## OBJECTIVE
From the first line of the data below, copy each line up to the one containing "tube_r = 12;", and include that line too.

>>>>

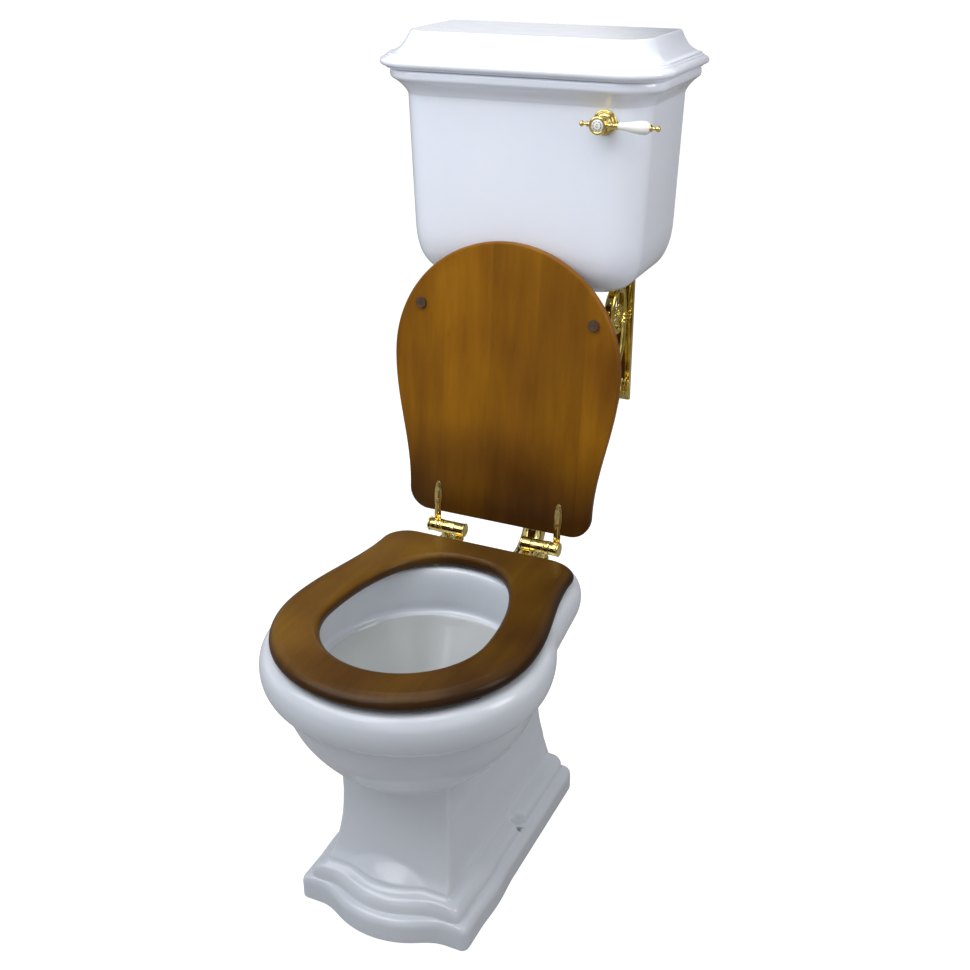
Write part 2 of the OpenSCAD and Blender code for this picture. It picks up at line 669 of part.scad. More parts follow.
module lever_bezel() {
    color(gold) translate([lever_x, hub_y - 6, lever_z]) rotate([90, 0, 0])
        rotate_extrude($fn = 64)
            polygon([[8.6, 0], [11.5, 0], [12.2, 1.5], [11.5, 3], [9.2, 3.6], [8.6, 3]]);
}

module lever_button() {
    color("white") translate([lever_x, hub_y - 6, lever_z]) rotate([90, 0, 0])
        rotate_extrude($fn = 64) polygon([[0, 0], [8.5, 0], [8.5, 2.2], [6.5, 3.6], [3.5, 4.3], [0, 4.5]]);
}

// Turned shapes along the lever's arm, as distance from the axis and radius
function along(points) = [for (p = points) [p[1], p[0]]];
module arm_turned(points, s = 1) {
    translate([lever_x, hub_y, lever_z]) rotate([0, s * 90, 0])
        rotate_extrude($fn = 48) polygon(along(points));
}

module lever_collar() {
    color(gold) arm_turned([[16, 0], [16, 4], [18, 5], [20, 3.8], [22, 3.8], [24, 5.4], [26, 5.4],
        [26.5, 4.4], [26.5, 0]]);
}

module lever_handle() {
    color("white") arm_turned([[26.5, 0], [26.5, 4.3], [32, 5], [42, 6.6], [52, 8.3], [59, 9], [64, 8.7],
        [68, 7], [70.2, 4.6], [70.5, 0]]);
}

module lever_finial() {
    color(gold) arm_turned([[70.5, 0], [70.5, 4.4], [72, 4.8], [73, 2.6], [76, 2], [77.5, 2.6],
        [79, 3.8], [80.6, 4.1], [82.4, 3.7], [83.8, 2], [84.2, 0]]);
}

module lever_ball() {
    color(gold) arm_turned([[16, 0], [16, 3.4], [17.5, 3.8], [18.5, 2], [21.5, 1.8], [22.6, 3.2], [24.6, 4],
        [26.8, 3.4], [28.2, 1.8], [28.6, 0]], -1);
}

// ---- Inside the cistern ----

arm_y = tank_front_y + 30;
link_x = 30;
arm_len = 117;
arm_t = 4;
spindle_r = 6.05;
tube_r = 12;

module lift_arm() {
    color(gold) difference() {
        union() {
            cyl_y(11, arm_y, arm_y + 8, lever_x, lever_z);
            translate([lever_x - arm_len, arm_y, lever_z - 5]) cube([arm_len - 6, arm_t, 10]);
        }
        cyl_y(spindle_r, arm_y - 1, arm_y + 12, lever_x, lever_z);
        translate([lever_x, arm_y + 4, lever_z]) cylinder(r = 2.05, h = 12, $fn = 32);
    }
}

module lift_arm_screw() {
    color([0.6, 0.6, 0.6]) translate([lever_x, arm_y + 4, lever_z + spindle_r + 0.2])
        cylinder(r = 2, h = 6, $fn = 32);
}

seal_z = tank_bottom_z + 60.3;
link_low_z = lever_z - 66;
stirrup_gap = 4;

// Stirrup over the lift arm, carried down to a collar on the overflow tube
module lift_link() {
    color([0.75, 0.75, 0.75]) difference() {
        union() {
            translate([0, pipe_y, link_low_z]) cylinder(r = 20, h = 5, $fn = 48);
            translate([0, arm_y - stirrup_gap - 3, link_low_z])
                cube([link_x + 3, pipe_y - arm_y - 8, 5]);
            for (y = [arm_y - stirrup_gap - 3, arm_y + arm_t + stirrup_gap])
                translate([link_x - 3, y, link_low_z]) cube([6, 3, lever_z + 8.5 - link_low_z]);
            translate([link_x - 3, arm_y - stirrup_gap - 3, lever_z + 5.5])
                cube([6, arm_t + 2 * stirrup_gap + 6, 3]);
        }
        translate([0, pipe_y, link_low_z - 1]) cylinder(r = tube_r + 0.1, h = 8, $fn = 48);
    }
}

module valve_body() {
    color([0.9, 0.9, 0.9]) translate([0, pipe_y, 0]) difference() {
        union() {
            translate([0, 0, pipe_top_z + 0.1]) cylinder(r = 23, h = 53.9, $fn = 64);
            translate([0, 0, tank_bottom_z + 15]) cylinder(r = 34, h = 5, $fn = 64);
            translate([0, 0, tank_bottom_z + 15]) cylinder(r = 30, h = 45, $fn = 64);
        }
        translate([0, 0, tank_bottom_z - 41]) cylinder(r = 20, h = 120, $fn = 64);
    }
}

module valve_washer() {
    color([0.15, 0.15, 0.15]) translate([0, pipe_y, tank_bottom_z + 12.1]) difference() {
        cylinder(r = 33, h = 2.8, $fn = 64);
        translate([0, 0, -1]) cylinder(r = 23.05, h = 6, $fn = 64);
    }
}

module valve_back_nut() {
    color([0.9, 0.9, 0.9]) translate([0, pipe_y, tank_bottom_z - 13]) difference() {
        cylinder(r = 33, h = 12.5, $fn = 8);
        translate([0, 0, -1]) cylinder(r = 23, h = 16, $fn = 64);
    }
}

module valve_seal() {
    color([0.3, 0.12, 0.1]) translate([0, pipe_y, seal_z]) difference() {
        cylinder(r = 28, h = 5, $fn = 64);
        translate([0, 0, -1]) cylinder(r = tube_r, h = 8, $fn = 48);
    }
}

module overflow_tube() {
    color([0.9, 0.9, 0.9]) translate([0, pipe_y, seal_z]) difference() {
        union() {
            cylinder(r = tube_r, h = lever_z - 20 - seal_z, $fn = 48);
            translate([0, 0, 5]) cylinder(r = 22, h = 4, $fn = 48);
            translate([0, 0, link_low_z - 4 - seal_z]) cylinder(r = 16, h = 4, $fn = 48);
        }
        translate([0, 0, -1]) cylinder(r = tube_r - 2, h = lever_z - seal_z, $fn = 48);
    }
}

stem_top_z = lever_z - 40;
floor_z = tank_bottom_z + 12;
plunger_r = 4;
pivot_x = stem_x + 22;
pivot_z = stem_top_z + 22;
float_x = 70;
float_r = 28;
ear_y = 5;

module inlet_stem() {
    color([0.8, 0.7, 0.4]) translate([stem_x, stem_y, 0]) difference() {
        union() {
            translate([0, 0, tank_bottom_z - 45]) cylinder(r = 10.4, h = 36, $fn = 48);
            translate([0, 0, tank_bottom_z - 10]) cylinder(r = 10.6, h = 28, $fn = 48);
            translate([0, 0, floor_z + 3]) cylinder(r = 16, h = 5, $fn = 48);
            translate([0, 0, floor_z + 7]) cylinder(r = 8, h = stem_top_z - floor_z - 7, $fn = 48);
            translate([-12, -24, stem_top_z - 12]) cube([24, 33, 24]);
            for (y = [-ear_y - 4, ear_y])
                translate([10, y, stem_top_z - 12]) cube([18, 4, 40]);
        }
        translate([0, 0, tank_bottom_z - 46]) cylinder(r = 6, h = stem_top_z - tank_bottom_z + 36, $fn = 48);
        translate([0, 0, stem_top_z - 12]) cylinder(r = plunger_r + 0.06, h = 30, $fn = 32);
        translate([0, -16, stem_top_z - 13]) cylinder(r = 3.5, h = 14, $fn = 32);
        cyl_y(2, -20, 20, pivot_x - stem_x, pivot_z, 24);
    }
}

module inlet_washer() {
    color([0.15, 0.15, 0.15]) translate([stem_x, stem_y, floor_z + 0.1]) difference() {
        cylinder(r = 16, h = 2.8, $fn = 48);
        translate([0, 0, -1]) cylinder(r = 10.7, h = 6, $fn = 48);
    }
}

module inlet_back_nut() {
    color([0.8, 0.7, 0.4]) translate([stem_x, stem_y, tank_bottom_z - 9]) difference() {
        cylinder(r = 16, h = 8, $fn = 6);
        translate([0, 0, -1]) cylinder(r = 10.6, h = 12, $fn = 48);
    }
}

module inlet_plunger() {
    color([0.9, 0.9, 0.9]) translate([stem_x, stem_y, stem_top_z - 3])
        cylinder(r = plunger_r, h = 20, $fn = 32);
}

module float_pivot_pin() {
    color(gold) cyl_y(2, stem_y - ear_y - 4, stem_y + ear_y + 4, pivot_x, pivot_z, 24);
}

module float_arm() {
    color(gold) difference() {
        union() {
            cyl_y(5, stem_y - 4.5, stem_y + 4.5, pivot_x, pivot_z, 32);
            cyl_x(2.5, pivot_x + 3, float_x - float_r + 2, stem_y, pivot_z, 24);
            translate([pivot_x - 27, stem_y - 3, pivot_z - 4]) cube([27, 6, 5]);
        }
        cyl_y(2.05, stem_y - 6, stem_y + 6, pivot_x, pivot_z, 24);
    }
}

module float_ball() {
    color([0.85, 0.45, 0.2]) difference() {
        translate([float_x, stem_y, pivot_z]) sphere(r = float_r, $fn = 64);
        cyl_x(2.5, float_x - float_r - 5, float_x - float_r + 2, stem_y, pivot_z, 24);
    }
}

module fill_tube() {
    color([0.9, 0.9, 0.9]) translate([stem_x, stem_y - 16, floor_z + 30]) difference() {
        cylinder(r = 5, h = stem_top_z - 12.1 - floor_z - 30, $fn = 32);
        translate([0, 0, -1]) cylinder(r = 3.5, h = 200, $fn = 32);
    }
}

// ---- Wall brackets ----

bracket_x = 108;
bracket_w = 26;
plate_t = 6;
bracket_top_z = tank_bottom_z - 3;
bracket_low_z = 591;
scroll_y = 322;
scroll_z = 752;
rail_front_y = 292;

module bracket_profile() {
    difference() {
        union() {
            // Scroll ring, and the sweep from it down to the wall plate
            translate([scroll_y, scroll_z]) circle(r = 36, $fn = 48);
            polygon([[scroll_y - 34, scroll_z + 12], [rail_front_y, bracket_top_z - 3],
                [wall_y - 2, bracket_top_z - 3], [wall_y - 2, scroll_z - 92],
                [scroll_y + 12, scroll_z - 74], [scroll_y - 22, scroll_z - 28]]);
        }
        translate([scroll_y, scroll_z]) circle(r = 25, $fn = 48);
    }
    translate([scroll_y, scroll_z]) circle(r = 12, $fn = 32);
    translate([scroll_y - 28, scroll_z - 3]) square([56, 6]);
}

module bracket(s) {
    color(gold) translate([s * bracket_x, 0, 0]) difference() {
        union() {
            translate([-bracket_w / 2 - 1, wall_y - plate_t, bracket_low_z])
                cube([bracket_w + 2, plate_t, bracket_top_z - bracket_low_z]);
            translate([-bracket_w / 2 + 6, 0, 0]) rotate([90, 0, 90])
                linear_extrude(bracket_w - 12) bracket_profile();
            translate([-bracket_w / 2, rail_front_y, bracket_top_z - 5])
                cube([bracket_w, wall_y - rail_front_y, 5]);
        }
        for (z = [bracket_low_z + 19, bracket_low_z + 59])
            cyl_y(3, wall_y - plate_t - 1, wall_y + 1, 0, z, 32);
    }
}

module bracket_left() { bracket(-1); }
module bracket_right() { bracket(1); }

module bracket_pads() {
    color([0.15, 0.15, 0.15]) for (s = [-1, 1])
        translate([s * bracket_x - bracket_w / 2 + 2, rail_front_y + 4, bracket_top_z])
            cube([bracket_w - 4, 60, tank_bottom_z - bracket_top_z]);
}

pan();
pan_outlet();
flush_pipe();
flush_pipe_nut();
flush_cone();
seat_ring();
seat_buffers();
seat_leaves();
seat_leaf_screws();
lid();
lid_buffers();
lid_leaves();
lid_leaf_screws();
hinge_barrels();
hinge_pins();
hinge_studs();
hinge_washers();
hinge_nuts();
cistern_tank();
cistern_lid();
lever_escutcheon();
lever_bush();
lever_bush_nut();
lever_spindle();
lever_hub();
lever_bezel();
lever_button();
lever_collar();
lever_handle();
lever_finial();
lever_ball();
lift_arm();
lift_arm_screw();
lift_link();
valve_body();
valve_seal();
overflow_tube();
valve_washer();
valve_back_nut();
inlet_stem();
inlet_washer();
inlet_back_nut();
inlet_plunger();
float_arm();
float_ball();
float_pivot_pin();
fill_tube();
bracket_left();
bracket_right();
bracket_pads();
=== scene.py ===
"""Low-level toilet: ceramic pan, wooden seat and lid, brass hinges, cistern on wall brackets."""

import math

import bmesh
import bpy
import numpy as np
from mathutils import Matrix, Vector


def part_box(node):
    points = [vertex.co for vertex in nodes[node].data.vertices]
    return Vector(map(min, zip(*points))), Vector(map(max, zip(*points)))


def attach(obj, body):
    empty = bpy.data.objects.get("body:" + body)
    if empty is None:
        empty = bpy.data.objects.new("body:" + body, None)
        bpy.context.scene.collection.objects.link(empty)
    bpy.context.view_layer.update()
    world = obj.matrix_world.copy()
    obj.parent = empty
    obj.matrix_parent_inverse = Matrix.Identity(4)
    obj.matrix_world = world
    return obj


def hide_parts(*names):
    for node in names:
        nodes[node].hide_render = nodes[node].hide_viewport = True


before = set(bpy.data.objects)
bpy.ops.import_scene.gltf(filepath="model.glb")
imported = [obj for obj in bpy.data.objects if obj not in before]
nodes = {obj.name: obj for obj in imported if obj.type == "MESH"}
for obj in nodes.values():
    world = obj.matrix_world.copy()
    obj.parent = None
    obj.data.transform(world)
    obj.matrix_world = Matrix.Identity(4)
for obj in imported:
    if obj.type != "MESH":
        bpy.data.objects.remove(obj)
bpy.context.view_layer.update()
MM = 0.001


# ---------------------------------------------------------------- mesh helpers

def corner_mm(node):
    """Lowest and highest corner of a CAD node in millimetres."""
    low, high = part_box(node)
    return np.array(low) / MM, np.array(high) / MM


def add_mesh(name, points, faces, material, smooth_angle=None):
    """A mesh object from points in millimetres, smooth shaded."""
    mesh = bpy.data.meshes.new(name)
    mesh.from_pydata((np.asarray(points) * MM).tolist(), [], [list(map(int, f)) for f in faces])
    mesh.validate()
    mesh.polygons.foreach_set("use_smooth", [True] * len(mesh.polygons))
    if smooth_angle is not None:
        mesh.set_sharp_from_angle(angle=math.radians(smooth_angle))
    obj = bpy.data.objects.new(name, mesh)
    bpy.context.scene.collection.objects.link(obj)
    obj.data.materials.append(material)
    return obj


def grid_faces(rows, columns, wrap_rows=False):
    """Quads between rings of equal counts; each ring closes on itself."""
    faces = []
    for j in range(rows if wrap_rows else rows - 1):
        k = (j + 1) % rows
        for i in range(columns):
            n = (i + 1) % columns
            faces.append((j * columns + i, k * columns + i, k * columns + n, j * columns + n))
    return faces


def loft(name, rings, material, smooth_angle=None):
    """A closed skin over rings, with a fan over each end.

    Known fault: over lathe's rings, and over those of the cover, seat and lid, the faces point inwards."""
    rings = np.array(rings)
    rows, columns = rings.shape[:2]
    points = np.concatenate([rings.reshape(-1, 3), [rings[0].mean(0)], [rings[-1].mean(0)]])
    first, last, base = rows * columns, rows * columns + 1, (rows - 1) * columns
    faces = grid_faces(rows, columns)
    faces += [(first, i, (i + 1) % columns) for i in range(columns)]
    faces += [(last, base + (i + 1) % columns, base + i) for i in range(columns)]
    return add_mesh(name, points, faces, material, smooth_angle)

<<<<

## TASK ANSWER
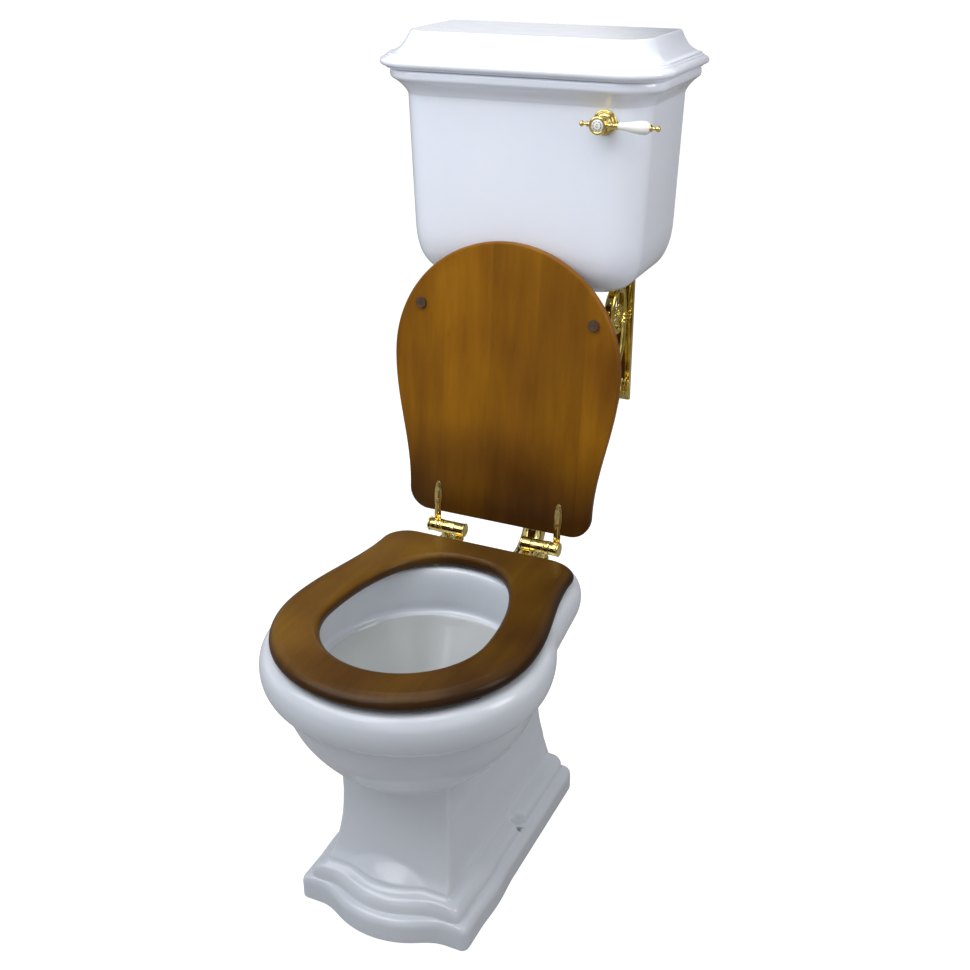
Write part 2 of the OpenSCAD and Blender code for this picture. It picks up at line 669 of part.scad. More parts follow.
module lever_bezel() {
    color(gold) translate([lever_x, hub_y - 6, lever_z]) rotate([90, 0, 0])
        rotate_extrude($fn = 64)
            polygon([[8.6, 0], [11.5, 0], [12.2, 1.5], [11.5, 3], [9.2, 3.6], [8.6, 3]]);
}

module lever_button() {
    color("white") translate([lever_x, hub_y - 6, lever_z]) rotate([90, 0, 0])
        rotate_extrude($fn = 64) polygon([[0, 0], [8.5, 0], [8.5, 2.2], [6.5, 3.6], [3.5, 4.3], [0, 4.5]]);
}

// Turned shapes along the lever's arm, as distance from the axis and radius
function along(points) = [for (p = points) [p[1], p[0]]];
module arm_turned(points, s = 1) {
    translate([lever_x, hub_y, lever_z]) rotate([0, s * 90, 0])
        rotate_extrude($fn = 48) polygon(along(points));
}

module lever_collar() {
    color(gold) arm_turned([[16, 0], [16, 4], [18, 5], [20, 3.8], [22, 3.8], [24, 5.4], [26, 5.4],
        [26.5, 4.4], [26.5, 0]]);
}

module lever_handle() {
    color("white") arm_turned([[26.5, 0], [26.5, 4.3], [32, 5], [42, 6.6], [52, 8.3], [59, 9], [64, 8.7],
        [68, 7], [70.2, 4.6], [70.5, 0]]);
}

module lever_finial() {
    color(gold) arm_turned([[70.5, 0], [70.5, 4.4], [72, 4.8], [73, 2.6], [76, 2], [77.5, 2.6],
        [79, 3.8], [80.6, 4.1], [82.4, 3.7], [83.8, 2], [84.2, 0]]);
}

module lever_ball() {
    color(gold) arm_turned([[16, 0], [16, 3.4], [17.5, 3.8], [18.5, 2], [21.5, 1.8], [22.6, 3.2], [24.6, 4],
        [26.8, 3.4], [28.2, 1.8], [28.6, 0]], -1);
}

// ---- Inside the cistern ----

arm_y = tank_front_y + 30;
link_x = 30;
arm_len = 117;
arm_t = 4;
spindle_r = 6.05;
tube_r = 12;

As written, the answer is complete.